#### Excerpted data
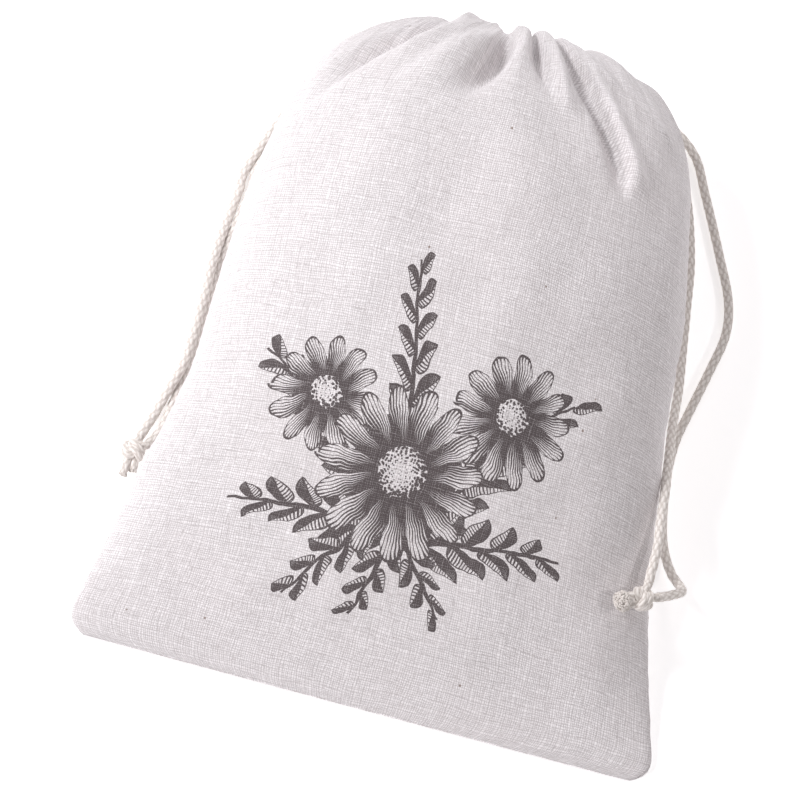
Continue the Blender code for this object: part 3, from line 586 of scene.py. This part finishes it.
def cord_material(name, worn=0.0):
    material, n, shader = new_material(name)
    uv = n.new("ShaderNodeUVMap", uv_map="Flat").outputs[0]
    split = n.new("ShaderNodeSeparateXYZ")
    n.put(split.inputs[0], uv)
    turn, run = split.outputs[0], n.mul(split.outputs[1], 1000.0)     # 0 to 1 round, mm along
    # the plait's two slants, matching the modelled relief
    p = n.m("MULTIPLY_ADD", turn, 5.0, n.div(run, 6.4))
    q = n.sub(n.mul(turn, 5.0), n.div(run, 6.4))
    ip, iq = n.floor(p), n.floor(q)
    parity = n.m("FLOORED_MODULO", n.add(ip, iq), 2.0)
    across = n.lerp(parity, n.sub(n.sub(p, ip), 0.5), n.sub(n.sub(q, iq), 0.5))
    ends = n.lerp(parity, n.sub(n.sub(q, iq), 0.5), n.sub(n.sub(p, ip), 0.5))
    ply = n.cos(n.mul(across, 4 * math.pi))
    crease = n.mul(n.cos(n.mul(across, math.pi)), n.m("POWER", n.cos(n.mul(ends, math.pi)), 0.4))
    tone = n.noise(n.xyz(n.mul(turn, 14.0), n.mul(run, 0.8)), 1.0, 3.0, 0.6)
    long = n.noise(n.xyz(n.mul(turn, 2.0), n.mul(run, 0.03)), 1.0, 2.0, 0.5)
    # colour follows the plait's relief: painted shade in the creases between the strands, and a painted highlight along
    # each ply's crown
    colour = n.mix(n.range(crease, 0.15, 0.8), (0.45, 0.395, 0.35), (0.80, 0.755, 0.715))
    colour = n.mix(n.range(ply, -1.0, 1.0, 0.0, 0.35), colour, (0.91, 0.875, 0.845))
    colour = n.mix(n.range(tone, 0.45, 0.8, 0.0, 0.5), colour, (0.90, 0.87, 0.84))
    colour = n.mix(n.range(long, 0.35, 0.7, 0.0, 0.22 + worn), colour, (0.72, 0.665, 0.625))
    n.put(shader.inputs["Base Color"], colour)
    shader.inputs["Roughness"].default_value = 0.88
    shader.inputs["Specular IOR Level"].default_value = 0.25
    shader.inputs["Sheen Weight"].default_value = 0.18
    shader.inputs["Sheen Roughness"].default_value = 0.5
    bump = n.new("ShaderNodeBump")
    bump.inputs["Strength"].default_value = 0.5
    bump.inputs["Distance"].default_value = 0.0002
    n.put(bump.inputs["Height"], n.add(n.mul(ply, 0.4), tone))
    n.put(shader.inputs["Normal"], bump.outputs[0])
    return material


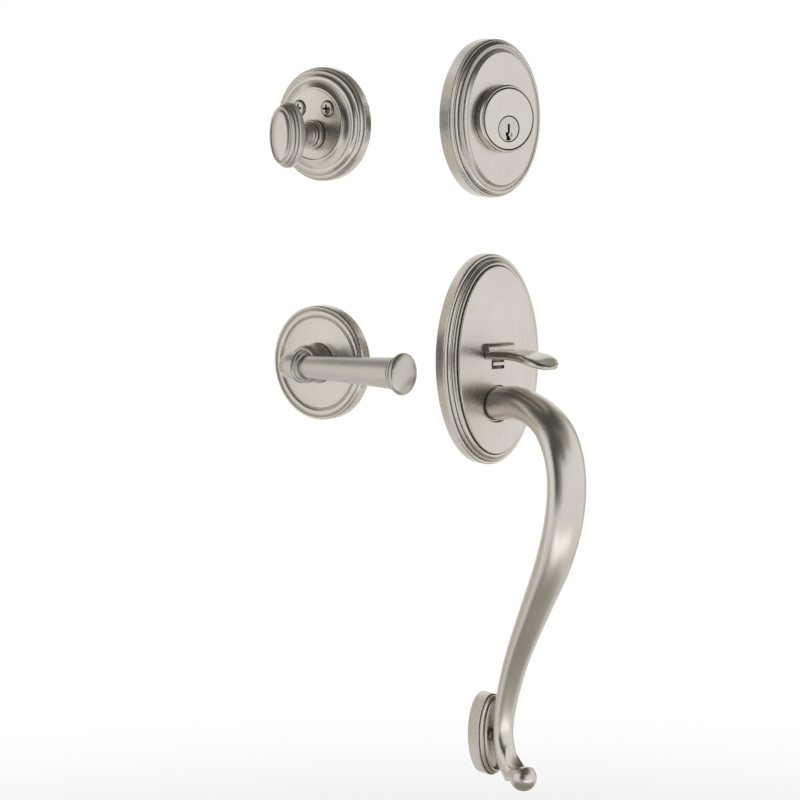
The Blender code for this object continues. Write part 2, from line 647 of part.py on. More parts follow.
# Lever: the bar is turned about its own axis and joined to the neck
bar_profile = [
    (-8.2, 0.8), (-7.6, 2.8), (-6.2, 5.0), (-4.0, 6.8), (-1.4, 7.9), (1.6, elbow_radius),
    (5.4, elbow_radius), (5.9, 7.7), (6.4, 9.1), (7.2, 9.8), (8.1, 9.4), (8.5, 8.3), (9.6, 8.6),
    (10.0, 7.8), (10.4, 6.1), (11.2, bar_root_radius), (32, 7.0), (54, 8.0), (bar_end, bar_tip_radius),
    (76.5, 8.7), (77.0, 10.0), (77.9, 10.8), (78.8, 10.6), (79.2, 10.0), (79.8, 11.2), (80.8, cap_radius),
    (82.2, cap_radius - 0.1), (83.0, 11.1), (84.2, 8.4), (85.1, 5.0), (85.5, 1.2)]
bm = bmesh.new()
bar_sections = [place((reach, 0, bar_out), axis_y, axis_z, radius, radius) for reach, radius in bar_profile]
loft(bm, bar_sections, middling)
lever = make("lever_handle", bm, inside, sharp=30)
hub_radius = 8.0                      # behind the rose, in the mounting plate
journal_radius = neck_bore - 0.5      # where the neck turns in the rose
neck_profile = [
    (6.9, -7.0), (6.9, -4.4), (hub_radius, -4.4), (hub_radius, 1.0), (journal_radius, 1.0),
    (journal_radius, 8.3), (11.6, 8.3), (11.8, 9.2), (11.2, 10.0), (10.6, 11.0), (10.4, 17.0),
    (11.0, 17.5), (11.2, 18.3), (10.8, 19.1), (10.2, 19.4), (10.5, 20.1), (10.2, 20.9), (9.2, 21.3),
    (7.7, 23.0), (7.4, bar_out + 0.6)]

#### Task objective
Each line above must be reproduced exactly as it stands.

#### Output
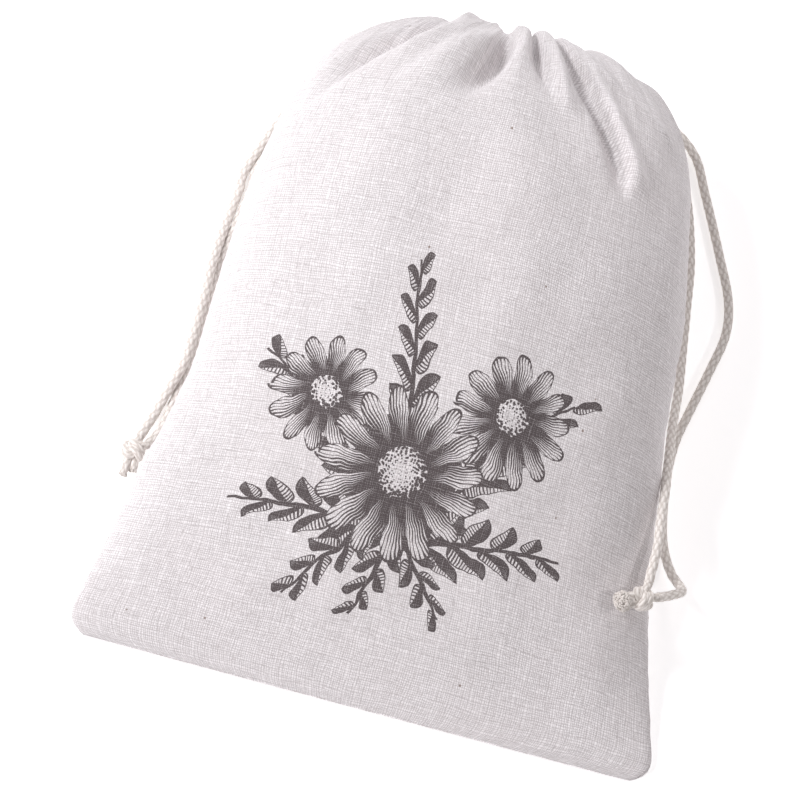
Continue the Blender code for this object: part 3, from line 586 of scene.py. This part finishes it.
def cord_material(name, worn=0.0):
    material, n, shader = new_material(name)
    uv = n.new("ShaderNodeUVMap", uv_map="Flat").outputs[0]
    split = n.new("ShaderNodeSeparateXYZ")
    n.put(split.inputs[0], uv)
    turn, run = split.outputs[0], n.mul(split.outputs[1], 1000.0)     # 0 to 1 round, mm along
    # the plait's two slants, matching the modelled relief
    p = n.m("MULTIPLY_ADD", turn, 5.0, n.div(run, 6.4))
    q = n.sub(n.mul(turn, 5.0), n.div(run, 6.4))
    ip, iq = n.floor(p), n.floor(q)
    parity = n.m("FLOORED_MODULO", n.add(ip, iq), 2.0)
    across = n.lerp(parity, n.sub(n.sub(p, ip), 0.5), n.sub(n.sub(q, iq), 0.5))
    ends = n.lerp(parity, n.sub(n.sub(q, iq), 0.5), n.sub(n.sub(p, ip), 0.5))
    ply = n.cos(n.mul(across, 4 * math.pi))
    crease = n.mul(n.cos(n.mul(across, math.pi)), n.m("POWER", n.cos(n.mul(ends, math.pi)), 0.4))
    tone = n.noise(n.xyz(n.mul(turn, 14.0), n.mul(run, 0.8)), 1.0, 3.0, 0.6)
    long = n.noise(n.xyz(n.mul(turn, 2.0), n.mul(run, 0.03)), 1.0, 2.0, 0.5)
    # colour follows the plait's relief: painted shade in the creases between the strands, and a painted highlight along
    # each ply's crown
    colour = n.mix(n.range(crease, 0.15, 0.8), (0.45, 0.395, 0.35), (0.80, 0.755, 0.715))
    colour = n.mix(n.range(ply, -1.0, 1.0, 0.0, 0.35), colour, (0.91, 0.875, 0.845))
    colour = n.mix(n.range(tone, 0.45, 0.8, 0.0, 0.5), colour, (0.90, 0.87, 0.84))
    colour = n.mix(n.range(long, 0.35, 0.7, 0.0, 0.22 + worn), colour, (0.72, 0.665, 0.625))
    n.put(shader.inputs["Base Color"], colour)
    shader.inputs["Roughness"].default_value = 0.88
    shader.inputs["Specular IOR Level"].default_value = 0.25
    shader.inputs["Sheen Weight"].default_value = 0.18
    shader.inputs["Sheen Roughness"].default_value = 0.5
    bump = n.new("ShaderNodeBump")
    bump.inputs["Strength"].default_value = 0.5
    bump.inputs["Distance"].default_value = 0.0002
    n.put(bump.inputs["Height"], n.add(n.mul(ply, 0.4), tone))
    n.put(shader.inputs["Normal"], bump.outputs[0])
    return material


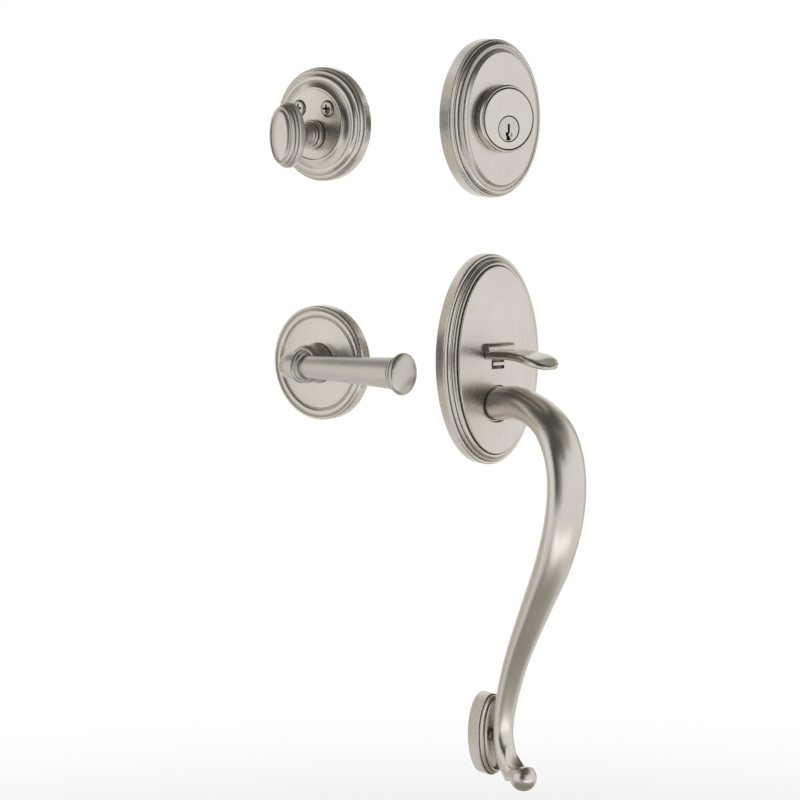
The Blender code for this object continues. Write part 2, from line 647 of part.py on. More parts follow.
# Lever: the bar is turned about its own axis and joined to the neck
bar_profile = [
    (-8.2, 0.8), (-7.6, 2.8), (-6.2, 5.0), (-4.0, 6.8), (-1.4, 7.9), (1.6, elbow_radius),
    (5.4, elbow_radius), (5.9, 7.7), (6.4, 9.1), (7.2, 9.8), (8.1, 9.4), (8.5, 8.3), (9.6, 8.6),
    (10.0, 7.8), (10.4, 6.1), (11.2, bar_root_radius), (32, 7.0), (54, 8.0), (bar_end, bar_tip_radius),
    (76.5, 8.7), (77.0, 10.0), (77.9, 10.8), (78.8, 10.6), (79.2, 10.0), (79.8, 11.2), (80.8, cap_radius),
    (82.2, cap_radius - 0.1), (83.0, 11.1), (84.2, 8.4), (85.1, 5.0), (85.5, 1.2)]
bm = bmesh.new()
bar_sections = [place((reach, 0, bar_out), axis_y, axis_z, radius, radius) for reach, radius in bar_profile]
loft(bm, bar_sections, middling)
lever = make("lever_handle", bm, inside, sharp=30)
hub_radius = 8.0                      # behind the rose, in the mounting plate
journal_radius = neck_bore - 0.5      # where the neck turns in the rose
neck_profile = [
    (6.9, -7.0), (6.9, -4.4), (hub_radius, -4.4), (hub_radius, 1.0), (journal_radius, 1.0),
    (journal_radius, 8.3), (11.6, 8.3), (11.8, 9.2), (11.2, 10.0), (10.6, 11.0), (10.4, 17.0),
    (11.0, 17.5), (11.2, 18.3), (10.8, 19.1), (10.2, 19.4), (10.5, 20.1), (10.2, 20.9), (9.2, 21.3),
    (7.7, 23.0), (7.4, bar_out + 0.6)]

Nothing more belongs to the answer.